My friend Sunday tells me I’m ambitious. And for reasons unfathomable to her, I hate it. Not only do I think its an inaccurate description, I find it distasteful. I’m not ambitious. I’m the by-product of parents who taught me that dedication can’t always compensate for natural talent, but it can come awfully close. And since I’m lacking in the “naturally talented” category, it’s necessary to do everything I can to compensate.
I think the problem is that people confuse achievement with ambition (I run the risk of sounding awfully conceited here, so if you’re not a friend and you’re reading this -please don’t write me off). I’m been able to accomplish a few things in my short life, but not because I have some great desire to take over the world (or even a great desire to be noted. I once told a beau – “If one of us has to be famous, I’ve decided that it can be you”). Instead, I feel compelled to make the most of the opportunities that God has granted me.
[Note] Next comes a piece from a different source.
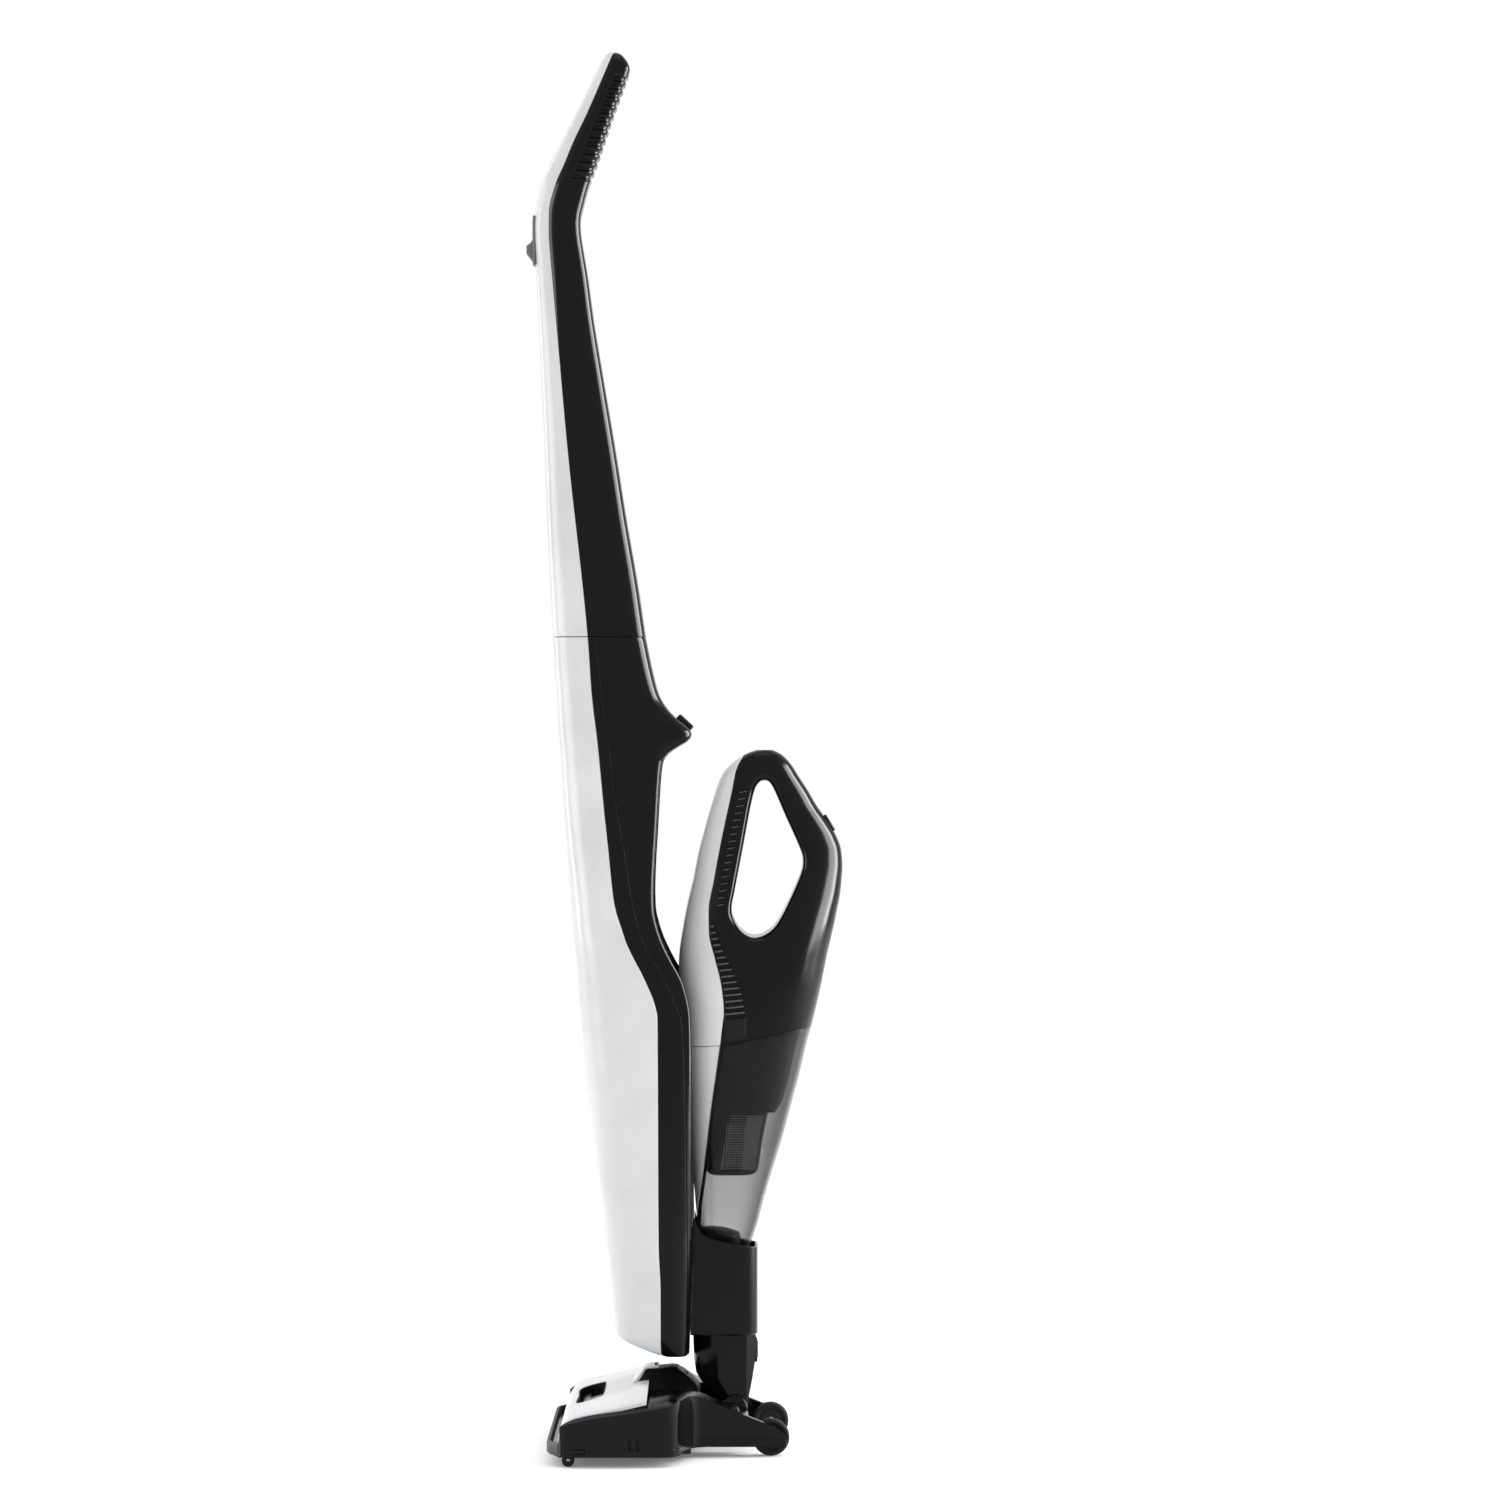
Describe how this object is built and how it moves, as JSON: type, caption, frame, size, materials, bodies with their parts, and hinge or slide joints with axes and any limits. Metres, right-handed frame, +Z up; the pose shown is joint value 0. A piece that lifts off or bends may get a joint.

Hopefully, I’ve served Him well.
What amazes me is that people think that for some reason I won’t relate to others who have been given different opportunities. Achievement is measured in all sorts of ways, but most of them don’t mean a thing. Money, power, status, all of that is just fluff. The things that really matter are the character of a person’s heart, how they treat other people, and what they do with their time here on Earth. If they’re here to make a difference and to glorify their Maker, than those are the people that I can relate to. And those are the people I tend to surround myself with.
People who have artistic talent aren’t usually described as ambitious, but they amaze me. Whether it’s writing a song, creating a movie, designing jewelry, or painting a portrait – people who can give expression to emotion and cause others to participate in their experience have talent that few possess. When they use this talent, you can say they are being ambitious, but you’re probably more likely to be impressed by their achievement. That’s because they’re just doing what God’s created within them a desire to do. I hope it’s the same with me. The outcomes aren’t nearly as notably beautiful in my chosen vocation, but hopefully their impact is just as great.